Nude men and women lounge around the shimmering pool on sunny weekends at Fawlty Towers Resort, chatting in beach chairs and soaking up rays in the buff.
"I'm going to be very honest. I hate bras and underwear and bathing suits. I love to be naked," Joanne Destefano said Friday while skinnydipping in the pool.
Destefano and her husband Joe say swimming and sunning bathing in the buff is a way of life for many reasons.
"It's really nice to have something like this so close to home because I love nudism. Its environment is beautiful and nobody judges you," Destefano said.
The couple lives in Lakeland and like so many other nudists they now have a new spot to frequent.
After nearly going under as a struggling motel, Fawlty Towers reopened May 1 as a re-branded, clothing-optional resort. Now, manager David Broad says weekend business is brisk, and the no-clothes strategy has saved the 32-room facility from fiscal oblivion.
"We are expected to be nearly full tonight. Which this time of the year we wouldn't be close to being full. No where near that," resort manager, David Broad said.
Broad says although the decision may be controversial to go nude, it's saved this resort.
Guests like the Destefano's say they're planning another trip back soon.
But the au naturel strategy has caused controversy. Two days after the grand opening, the Cocoa Beach City Commission ordered research on whether the facility ran afoul of hotel, health, alcohol or public-nudity regulations.
Debra Key, a Cocoa Beach resident who is involved in Girl Scouts, complained to commissioners that Fawlty Towers could corrupt children’s minds and attract prostitution.
“It doesn’t stay behind closed doors. The type of perversion that comes to these places — they bring the drugs along with it, the sexual promiscuity,” Key told commissioners.
But City Attorney Skip Fowler later determined that Fawlty Towers is operating in legal fashion. In a memo, he cited Pasco County’s status as the unofficial nudist capital of North America, boasting six resorts along a 6-mile stretch of U.S. 41 north of Tampa.
Broad said Fawlty Towers — which was named for the 1970s British sitcom — cannot compete with chain hotels and their superior advertising budgets. Compounding matters: Florida’s lingering economic downturn and NASA’s retirement of the shuttle program at nearby Kennedy Space Center.
“My hat’s off to them. They’re trying something different,” said Bob Morton, executive director of the Naturist Action Committee of Oshkosh, Wis.

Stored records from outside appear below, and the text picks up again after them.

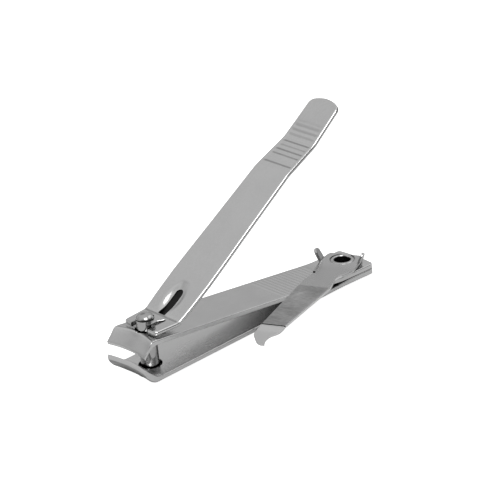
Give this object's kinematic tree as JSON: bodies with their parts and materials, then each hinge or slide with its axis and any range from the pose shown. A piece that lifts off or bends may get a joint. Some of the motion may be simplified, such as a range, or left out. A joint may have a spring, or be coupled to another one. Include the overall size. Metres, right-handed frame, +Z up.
{
  "type": "toenail clipper",
  "caption": "Straight-edged toenail clipper with sprung blades, a swivelling lever with a ribbed thumb rest and a swing-out file with a cleaner tip.",
  "frame": {"origin": "centre of the flat underside of the post's disc foot, on the table the clipper rests on", "axes": "+X from the jaws to the tail, +Y across the blades, +Z up, away from the table"},
  "size_m": [0.0815, 0.0382, 0.0514],
  "materials": {
    "blade_steel": "polished, fine lengthwise grain",
    "post_steel": "bright plated",
    "lever_steel": "satin plated",
    "file_steel": "cross-cut filing zone, satin elsewhere",
    "rivet_steel": "bright plated"
  },
  "bodies": {
    "lower_body": {"lower_blade": "blade_steel", "tail_rivet": "rivet_steel"},
    "upper_body": {"upper_blade": "blade_steel"},
    "post": {"center_post": "post_steel"},
    "lever_arm": {"lever": "lever_steel"},
    "file_arm": {"nail_file": "file_steel"}
  },
  "joints": [
    {"name": "jaw_flex", "type": "hinge", "parent": "lower_body", "child": "upper_body", "pos_m": [0.06827, 0, 0.00222], "axis": [0, -1, 0], "range_deg": [0, 1.9], "stiffness_Nm_per_rad": 15},
    {"name": "post_swivel", "type": "hinge", "parent": "lower_body", "child": "post", "pos_m": [0, 0, 0], "axis": [0, 0, 1], "continuous": true},
    {"name": "lever_press", "type": "hinge", "parent": "post", "child": "lever_arm", "pos_m": [0.00115, 0, 0.01325], "axis": [0, 1, 0], "range_deg": [0, 30]},
    {"name": "file_swing", "type": "hinge", "parent": "upper_body", "child": "file_arm", "pos_m": [0.06827, 0, 0.00077], "axis": [0.0372, 0, 0.9993], "range_deg": [-26, 154]}
  ],
  "couplings": [
    {"joint": "jaw_flex", "follows": "lever_press", "ratio": 0.0633}
  ]
}
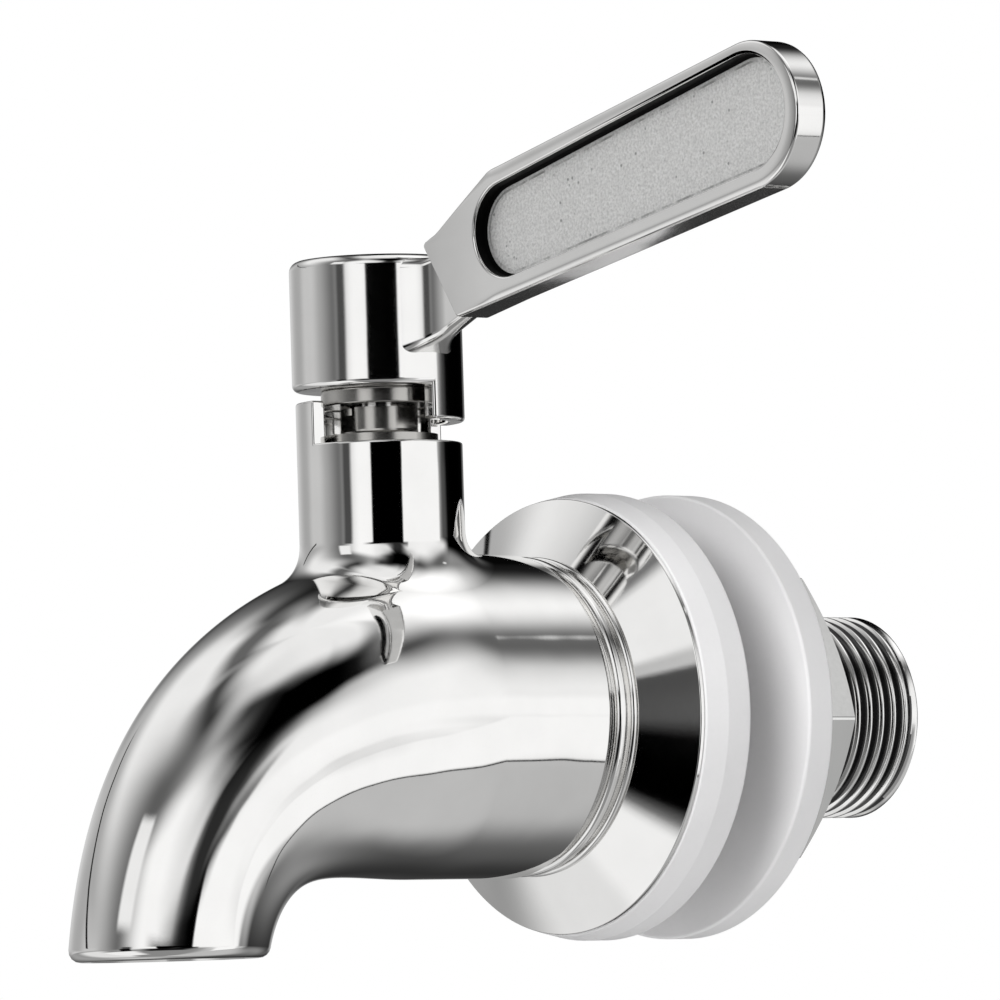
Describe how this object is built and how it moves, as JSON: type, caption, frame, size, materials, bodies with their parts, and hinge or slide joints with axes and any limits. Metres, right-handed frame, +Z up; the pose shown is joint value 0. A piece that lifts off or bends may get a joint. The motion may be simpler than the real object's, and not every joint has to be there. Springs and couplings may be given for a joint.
{
  "type": "wax pot spigot",
  "caption": "Quarter-turn ball spigot for a wax melting pot, with a bent spout, a flag lever and a threaded shank with a washer on each side of the wall.",
  "frame": {"origin": "on the shank's axis, where it crosses the mounting face, the rear face of the front washer", "axes": "+Y runs back along the shank into the pot, -Y points to the spout, +Z is up along the stem, and the closed lever points along +X"},
  "size_m": [0.0682, 0.0773, 0.0653],
  "materials": {
    "polished_steel": "mirror polished stainless steel",
    "satin_steel": "satin stainless steel with a blasted panel",
    "thread_steel": "turned and threaded stainless steel",
    "silicone": "translucent pale silicone",
    "seal_rubber": "black seal rubber",
    "ptfe": "white low-friction plastic"
  },
  "bodies": {
    "tap": {"body": "polished_steel", "shank": "thread_steel", "shank_o_ring": "seal_rubber", "rear_seat": "ptfe", "front_seat": "ptfe", "thrust_washer": "ptfe", "lower_packing": "ptfe", "upper_packing": "ptfe", "gland_nut": "polished_steel", "escutcheon": "polished_steel", "front_washer": "silicone", "rear_washer": "silicone", "lock_nut": "thread_steel"},
    "lever": {"ball": "polished_steel", "stem": "thread_steel", "stem_o_ring": "seal_rubber", "lever_spacer": "polished_steel", "lever": "satin_steel", "spring_washer": "thread_steel", "lever_screw": "thread_steel"}
  },
  "joints": [
    {"name": "lever_turn", "type": "hinge", "parent": "tap", "child": "lever", "pos_m": [0, -0.0218, 0.02], "axis": [0, 0, 1], "range_deg": [-90, 0]}
  ]
}
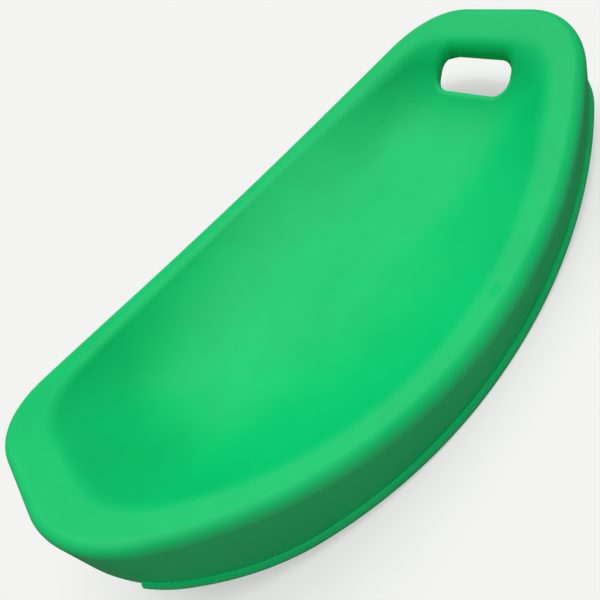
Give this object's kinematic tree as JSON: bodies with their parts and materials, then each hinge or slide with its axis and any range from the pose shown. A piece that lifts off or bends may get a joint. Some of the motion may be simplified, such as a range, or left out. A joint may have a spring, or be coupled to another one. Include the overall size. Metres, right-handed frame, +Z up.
{
  "type": "scoop rocker seat",
  "caption": "Low one-piece moulded plastic child's rocker seat: a dished scoop with a flat rounded rim, side walls on curved rocking edges and a hand slot at the head end.",
  "frame": {"origin": "centre of the bounding box in plan, at floor level, with the seat standing in balance on its rocking edges", "axes": "+X from the foot end to the head end, which has the hand slot; +Y to the left side seen from the foot end towards the head end; +Z up"},
  "size_m": [0.664, 0.4138, 0.1403],
  "materials": {
    "moulding": "satin moulded polyethylene with a very fine grain"
  },
  "bodies": {
    "root": {"seat_pan": "moulding", "foot_seat_wall": "moulding", "left_seat_wall": "moulding", "right_seat_wall": "moulding", "left_seat_corner": "moulding", "right_seat_corner": "moulding", "hand_hold": "moulding", "slot_collar": "moulding", "rim_deck": "moulding", "left_skirt": "moulding", "right_skirt": "moulding", "foot_skirt": "moulding", "head_skirt": "moulding", "left_runner": "moulding", "right_runner": "moulding"}
  },
  "joints": []
}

This non-profit group fights for nudists’ rights in communities across the USA.
“It may or may not work for them, but they’ll make some adjustments and say, ‘That’s the best idea we’ve ever had’ — or, ‘That really stinks,’ ” Morton said.
“You have to ask the Cocoa Beach city commissioners: Would they be happier to have the place shuttered with a ‘For Sale’ sign on the window?” he said.

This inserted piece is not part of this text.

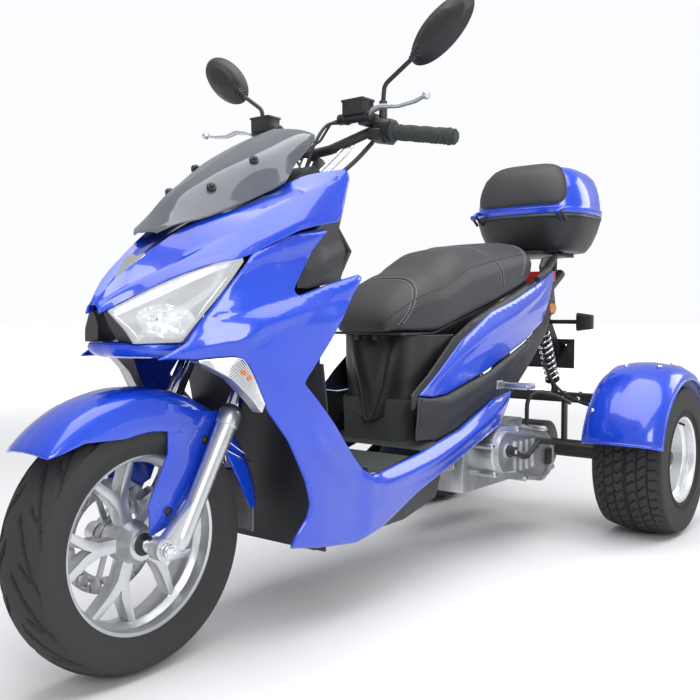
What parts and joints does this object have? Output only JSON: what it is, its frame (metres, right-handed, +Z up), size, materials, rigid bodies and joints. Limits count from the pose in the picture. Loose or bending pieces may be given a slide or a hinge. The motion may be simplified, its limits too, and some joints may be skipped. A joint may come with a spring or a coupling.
{
  "type": "motor trike",
  "caption": "Three-wheeled motor scooter with faired nose and steered front wheel, step-through floor, stepped seat, top case and a wide fendered rear axle.",
  "frame": {"origin": "on the ground under the middle of the machine's overall length and width", "axes": "+X forwards, +Y to the rider's left, +Z up"},
  "size_m": [2.1744, 1.034, 1.3289],
  "materials": {
    "blue_paint": "deep royal blue gloss paint on moulded plastic",
    "black_plastic": "fine-grained matt black moulding",
    "floor_rubber": "matt rubber with raised ribs",
    "smoked_screen": "dark smoked clear plastic",
    "clear_lens": "clear lens",
    "lamp_reflector": "bright reflector in a dark surround",
    "red_lens": "red lamp lens",
    "seat_vinyl": "grained black vinyl with light stitching",
    "tyre_rubber": "black tyre rubber",
    "cast_silver": "silver-painted castings",
    "polished_alloy": "polished wheel rims",
    "engine_casting": "sand-cast aluminium",
    "chromed_steel": "hard chrome",
    "disc_steel": "ground steel",
    "black_steel": "satin black paint on steel"
  },
  "bodies": {
    "chassis": {"belly_cover": "black_plastic", "chin_panel": "blue_paint", "dash_cover": "black_plastic", "engine_block": "engine_casting", "exhaust_muffler": "black_steel", "floorboard": "floor_rubber", "frame": "black_steel", "front_fairing_left": "blue_paint", "front_fairing_right": "blue_paint", "front_indicators": "clear_lens", "headlamp_lenses": "clear_lens", "headlamps": "lamp_reflector", "kick_starter": "black_steel", "leg_shield": "black_plastic", "lower_tail_covers": "black_plastic", "luggage_bucket": "black_plastic", "luggage_rack": "black_steel", "nose_cowl": "blue_paint", "number_plate_bracket": "black_plastic", "peg_hangers": "cast_silver", "rear_axle_carrier": "black_steel", "rear_fenders": "blue_paint", "rear_indicators": "black_plastic", "seat_pod": "black_plastic", "shock_absorbers": "chromed_steel", "side_covers": "black_plastic", "tail_lamp": "red_lens", "tail_panels": "blue_paint", "top_case_base": "black_plastic", "variator_cover": "cast_silver", "wheel_well_liner": "black_plastic", "windscreen": "smoked_screen"},
    "steering": {"fork_sliders": "cast_silver", "fork_stanchions": "chromed_steel", "front_axle": "chromed_steel", "front_fender": "blue_paint", "fender_flap": "floor_rubber", "brake_caliper": "cast_silver", "handlebar": "chromed_steel", "handlebar_grips": "floor_rubber", "switch_housings": "black_plastic", "brake_levers": "cast_silver", "mirrors": "black_plastic", "control_cables": "black_plastic"},
    "front_wheel": {"front_tyre": "tyre_rubber", "front_rim": "cast_silver", "front_brake_disc": "disc_steel"},
    "rear_wheel_left": {"rear_tyre_left": "tyre_rubber", "rear_rim_left": "polished_alloy"},
    "rear_wheel_right": {"rear_tyre_right": "tyre_rubber", "rear_rim_right": "polished_alloy"},
    "seat_lid": {"seat": "seat_vinyl", "seat_base": "black_plastic"},
    "case_lid": {"top_case_lid": "blue_paint", "top_case_pad": "seat_vinyl"},
    "peg_left": {"passenger_peg_left": "cast_silver"},
    "peg_right": {"passenger_peg_right": "cast_silver"}
  },
  "joints": [
    {"name": "steering_turn", "type": "hinge", "parent": "chassis", "child": "steering", "pos_m": [0.57888, 0, 0.6], "axis": [-0.5, 0, 0.866], "range_deg": [-35, 35]},
    {"name": "front_wheel_spin", "type": "hinge", "parent": "steering", "child": "front_wheel", "pos_m": [0.8485, 0, 0.243], "axis": [0, 1, 0], "continuous": true},
    {"name": "rear_wheel_left_spin", "type": "hinge", "parent": "chassis", "child": "rear_wheel_left", "pos_m": [-0.8015, 0.405, 0.229], "axis": [0, 1, 0], "continuous": true},
    {"name": "rear_wheel_right_spin", "type": "hinge", "parent": "chassis", "child": "rear_wheel_right", "pos_m": [-0.8015, -0.405, 0.229], "axis": [0, 1, 0], "continuous": true},
    {"name": "seat_hinge", "type": "hinge", "parent": "chassis", "child": "seat_lid", "pos_m": [0.1105, 0, 0.606], "axis": [0, 1, 0], "range_deg": [0, 60]},
    {"name": "case_lid_hinge", "type": "hinge", "parent": "chassis", "child": "case_lid", "pos_m": [-0.6755, 0, 0.985], "axis": [0, 1, 0], "range_deg": [0, 75]},
    {"name": "peg_left_fold", "type": "hinge", "parent": "chassis", "child": "peg_left", "pos_m": [-0.2865, 0.17119, 0.47], "axis": [1, 0, 0], "range_deg": [0, 80]},
    {"name": "peg_right_fold", "type": "hinge", "parent": "chassis", "child": "peg_right", "pos_m": [-0.2865, -0.17119, 0.47], "axis": [-1, 0, 0], "range_deg": [0, 80]}
  ]
}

In a similar business-model switch, the shuttered Mira Vista Resort in Tuscon, Ariz., reopened as a nudist facility in May 2006. The historic property formerly operated as a guest ranch, a shelter for abused women funded by Suzanne Somers, and a gay health spa before closing in December 2005, said Suzanne Schell, co-owner.
“Had we just bought this place as a traditional hotel, we would not have lasted. It’s lasted because we’ve got this nudist niche,” said Schell, who also co-owns Laguna Del Sol Nudist Resort near Sacramento, Calif.
“You’ve got a clientele of people around the country looking for nudist places to go to. It makes it a little more viable, and we’ve been able to survive a significant downturn in the hospitality industry better than a lot of properties,” Schell said.
Cocoa Beach City Commissioner Skip Williams has called for new zoning regulations to prohibit future nudist resorts, much like his city has done with strip clubs and tattoo parlors.
Judy Dryson, who has lived in Cocoa Beach since 2001, thinks clothing-optional business will negatively impact real-estate values — and “it kind of reeks.”
“I am disgusted with this decision for Fawlty Towers. I don’t think the city needs any more sleaze than it already has,” Dryson told commissioners last month.
“I wouldn’t buy here if I had a family and learned all this (about) what’s going on in the town,” she said.
On the other hand, Cocoa Beach resident John Buehler was introduced to nudism at Fawlty Towers. He has visited three times by purchasing $25 day passes, and he enjoys drinking pints of Guinness and playing darts at the tiki bar.